LE CONSEIL CONSTITUTIONNEL DÉCIDE :
Article 1er. - Relèvent d'une matière qui est de la compétence de la Polynésie française les mots « et 74 » figurant à la première phrase de l'article L. 112-12, au premier alinéa de l'article L. 112-14 et au 2 ° de l'article L. 112-15 du code du sport, en tant qu'ils rendent applicables ces articles dans cette collectivité.
Article 2. - Cette décision sera publiée au Journal officiel de la République française.
Jugé par le Conseil constitutionnel dans sa séance du 28 juillet 2022, où siégeaient : M. Laurent FABIUS, Président, Mme Jacqueline GOURAULT, M. Alain JUPPÉ, Mmes Corinne LUQUIENS, Véronique MALBEC, MM. Jacques MÉZARD, François PILLET, Michel PINAULT et François SÉNERS.
Rendu public le 28 juillet 2022.
JORF n°0174 du 29 juillet 2022, texte n° 92
ECLI : FR : CC : 2022 : 2022.13.LOM
Les abstracts
- 14. ORGANISATION DÉCENTRALISÉE DE LA RÉPUBLIQUE
- 14.4. ORGANISATION DES COLLECTIVITÉS TERRITORIALES
- 14.4.6. Collectivités d'outre-mer régies par l'article 74
- 14.4.6.7. Règles particulières aux collectivités dotées de l'autonomie
- 14.4.6.7.3. Procédure de déclassement par le Conseil constitutionnel (article 74, alinéa 9)
14.4.6.7.3.1. Disposition législative dont le déclassement est demandé
Le Conseil est saisi d'une demande de déclassement portant sur l'application de certaines dispositions du code du sport en Polynésie française. La demande du président de l'assemblée de la Polynésie française doit donc être regardée comme portant sur les mots « et 74 » figurant à la première phrase de l'article L. 112-12, au premier alinéa de l'article L. 112-14 et au 2° de l'article L. 112-15 du code du sport.
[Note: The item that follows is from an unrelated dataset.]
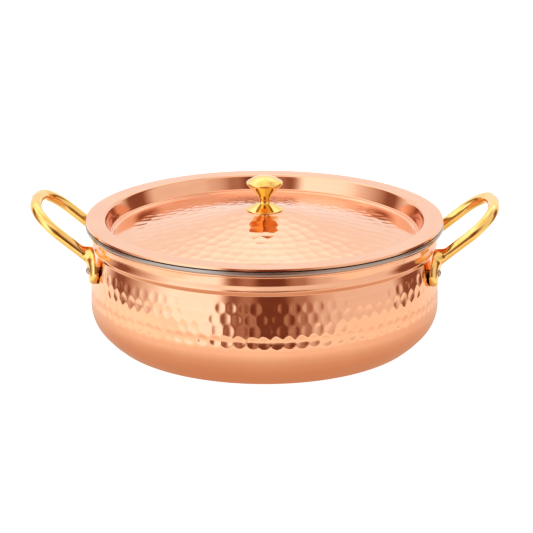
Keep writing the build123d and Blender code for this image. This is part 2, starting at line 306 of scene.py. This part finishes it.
def corners_of(piece):
    places = np.empty(len(piece.data.vertices) * 3)
    piece.data.vertices.foreach_get("co", places)
    return places.reshape(-1, 3)


def put_corners(piece, places):
    piece.data.vertices.foreach_set("co", places.ravel())
    piece.data.update()


# Hammer marks: each blow leaves a shallow bowl, and where two meet the deeper one holds


def blow_depth(angles, heights, row, around, phase, width, height, depth, seed):
    """
    How deep one ring of blows goes at each place, given by its angle and its distance along the sheet.
    The ring lies at `row` along the sheet, and one of its `around` blows is at the angle `phase`.
    """
    chance = random.Random(seed)
    pitch = 2 * pi / around
    shift = np.array([chance.uniform(-0.10, 0.10) * pitch for _ in range(around)])
    lift = np.array([chance.uniform(-0.12, 0.12) * height for _ in range(around)])
    size = np.array([chance.uniform(0.90, 1.08) for _ in range(around)])
    force = np.array([chance.uniform(0.75, 1.15) for _ in range(around)])
    nearest = np.floor((angles - phase) / pitch + 0.5).astype(int)
    deepest = np.zeros(len(angles))
    for neighbour in (-1, 0, 1):
        blow = (nearest + neighbour) % around
        aside = angles - phase - (nearest + neighbour) * pitch - shift[blow]
        along = heights - row - lift[blow]
        span = (aside / (width * size[blow])) ** 2 + (along / (height * size[blow])) ** 2
        deepest = np.maximum(deepest, depth * force[blow] * np.clip(1 - span, 0, None))
    return deepest


def hammer_wall(piece):
    """Five rings of blows round the wall, the lowest faint."""
    places = corners_of(piece)
    radii = np.hypot(places[:, 0], places[:, 1])
    angles = np.arctan2(places[:, 1], places[:, 0])
    rise = places[:, 2] - belly_height
    wall = BELLY_RADIUS - SHOULDER_RADIUS + np.sqrt(SHOULDER_RADIUS**2 - rise**2)
    on_face = (np.abs(radii - wall) < WALL_MATCH) & (places[:, 2] > DENTED_FROM) & (places[:, 2] < DENTED_TO)
    depth = np.zeros(len(places))
    for ring, (height, strength, reach, aside, first) in enumerate(DENT_ROWS):
        ring_depth = blow_depth(
            angles, places[:, 2], height * MM, DENTS_AROUND, radians(first - 90), aside * MM / BELLY_RADIUS,
            reach * MM, strength * MM, seed=41 + ring,
        )
        depth = np.maximum(depth, ring_depth)
    depth = np.where(on_face, depth, 0)
    places[:, 0] -= np.cos(angles) * depth
    places[:, 1] -= np.sin(angles) * depth
    put_corners(piece, places)


def dimple_panel(piece, seat_height):
    """Rings of shallow dimples on the lid's cone."""
    places = corners_of(piece)
    radii = np.hypot(places[:, 0], places[:, 1])
    angles = np.arctan2(places[:, 1], places[:, 0])
    cone = seat_height - (radii - 20 * MM) * tan(radians(PANEL_SLOPE))
    on_face = (radii < PANEL_RADIUS) & (radii > SEAT_RADIUS) & (np.abs(places[:, 2] - cone) < PANEL_MATCH)
    on_face &= looks_up(piece)
    depth = np.zeros(len(places))
    ring = DIMPLE_INNER_RING
    seed = 5
    while ring < DIMPLE_OUTER_RING:
        around = round(2 * pi * ring / DIMPLE_PITCH)
        ring_depth = blow_depth(
            angles, radii, ring, around, seed * DIMPLE_RING_TURN, DIMPLE_REACH / ring, DIMPLE_REACH,
            DIMPLE_DEPTH, seed,
        )
        depth = np.maximum(depth, ring_depth)
        ring += DIMPLE_PITCH * DIMPLE_RING_STEP
        seed += 1
    places[:, 2] -= np.where(on_face, depth, 0)
    put_corners(piece, places)


def looks_up(piece):
    """True at each corner whose normal looks up."""
    normals = np.empty(len(piece.data.vertices) * 3)
    piece.data.vertices.foreach_get("normal", normals)
    return normals.reshape(-1, 3)[:, 2] > 0.5


# Copper shell and the steel rim on its lip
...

- 14. ORGANISATION DÉCENTRALISÉE DE LA RÉPUBLIQUE
- 14.4. ORGANISATION DES COLLECTIVITÉS TERRITORIALES
- 14.4.6. Collectivités d'outre-mer régies par l'article 74
- 14.4.6.7. Règles particulières aux collectivités dotées de l'autonomie
- 14.4.6.7.3. Procédure de déclassement par le Conseil constitutionnel (article 74, alinéa 9)
14.4.6.7.3.3. Matière ressortissant à la compétence de la collectivité d'outre-mer
Le Conseil est saisi d'une demande de déclassement portant sur l'application de certaines dispositions du code du sport en Polynésie française. L'article L. 112-12 du code du sport prévoit que le représentant de l'État en Polynésie française est le délégué territorial de l'agence nationale du sport, laquelle est notamment chargée d'apporter son concours aux collectivités territoriales en matière de développement de l'accès à la pratique sportive et au sport de haut niveau. Il prévoit également que, dans le cadre de ses missions, le délégué veille au développement du sport dans les territoires les moins favorisés et qu'il peut ordonner les dépenses et mettre en œuvre les concours financiers territoriaux de l'agence. Les articles L. 112-14 et L. 112-15 du même code instituent une conférence régionale du sport dans cette collectivité qui établit un projet sportif territorial et met en place une ou plusieurs conférences des financeurs du sport. Ces dispositions ne se rattachent pas à l'une des matières réservées à la compétence de l'État en application de l'article 14 de la loi organique du 27 février 2004. Par conséquent, en rendant applicables ces dispositions en Polynésie française, les mots « et 74 » figurant à la première phrase de l'article L. 112-12, au premier alinéa de l'article L. 112-14 et au 2° de l'article L. 112-15 du code du sport relèvent d'une matière qui est de la compétence de cette collectivité.